To those Yahoo shareholders whose eyes glistened with money signs when Microsoft made its much-publicized acquisition offer two weeks ago, Yahoo CEO Jerry Yang says the best is yet to come. In a letter sent to Yahoo investors on Wednesday, Yang explained the company’s rationale behind the decision to turn down the offer, and gave reasons why the company will succeed even without the software giant’s backing.
According to Yang, Yahoo rejected Microsoft’s offer of $44.6 billion offer because the Yahoo’s board of directors “believes that Microsoft’s proposal substantially undervalues Yahoo! and is not in the best interests of our stockholders.”

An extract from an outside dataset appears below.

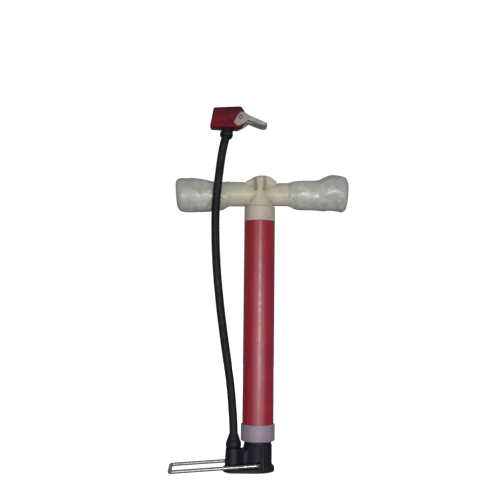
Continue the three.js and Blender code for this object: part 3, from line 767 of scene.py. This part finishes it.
HUB_BOTTOM, DOME_TOP = 253.8, 284.4
HUB_PROFILE = [
    (-20, HUB_BOTTOM - 5), (15.2, HUB_BOTTOM - 5), (15.2, 256), (12.6, 267), (12.6, 279), (8.8, 283.4),
    (4.5, DOME_TOP), (-20, DOME_TOP),
]  # distance from the axis, height
DOME_SLOPE, DOME_SLOPE_X = 0.5, -2.3  # the dome falls away to the left of this x
SHOULDERS = [(-19, 270), (-19, 276), (-2.3, DOME_TOP), (8.3, DOME_TOP), (17.5, 277.6), (17.5, 270)]
SHOULDER_HALF = 8
LEFT_NECK, RIGHT_NECK = (12.2, 30.5), (11.5, 28.5)  # radius, end
NECK_SQUEEZE = 1.1  # how many times higher than deep the necks are
CORE_RADIUS, CORE_END = 9.5, 75
SEAM_RADIUS, SEAM_LOW = 0.55, 257.5
FLUTE_RADIUS, FLUTE_CIRCLE, FLUTE_LOW, FLUTE_TURNS = 2.0, 11.9, 268.3, (-112.5, -67.5, 67.5, 112.5)
NUT_POCKET, NUT_POCKET_TOP, ROD_HOLE_TOP = 7.8, 260.3, 276.3

# Rows of distance from the pump's axis, height of the middle, and half height.
LEFT_GRIP = [
    (30.9, 266.3, 12.6), (36, 264.5, 13.7), (46, 263.9, 14.7), (58, 264.3, 16.3), (65, 264.8, 16.8),
    (73, 264.9, 16.7), (78.4, 265, 16.5), (81.8, 265.2, 13.4),
]
RIGHT_GRIP = [
    (28.9, 266.4, 11.95), (37, 265.5, 14.2), (50, 265.8, 14.9), (57.5, 265.7, 15.2), (64, 266.9, 16.9),
    (70.4, 268.8, 17.7), (76, 268, 17.6), (82.4, 266.7, 17.6), (85.7, 265.3, 13.2),
]
GRIP_DEPTH, GRIP_END_SLANT = 0.95, 0.08  # shares of the half height
GRIP_BORE, GRIP_BORE_END, GRIP_LIP = 9.8, 75.3, 0.3
GRIP_SIDES = 144
CREASES = ((15, 0.9, 0), (6, 0.35, 7))  # size, depth, and what is added to the seed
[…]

Instead, Yang believes Yahoo’s future success will ride on the projected increase in the global online advertising market from $45 billion in 2007 to $75 billion in 2010. The company’s strengths include a user base so huge that it includes 50 percent of all Internet users, its #1 position in online display advertising, and a “healthy cash balance” of over $2 billion, as of December. Yahoo has also been revamping its computing infrastructure and investments in both China and Japan.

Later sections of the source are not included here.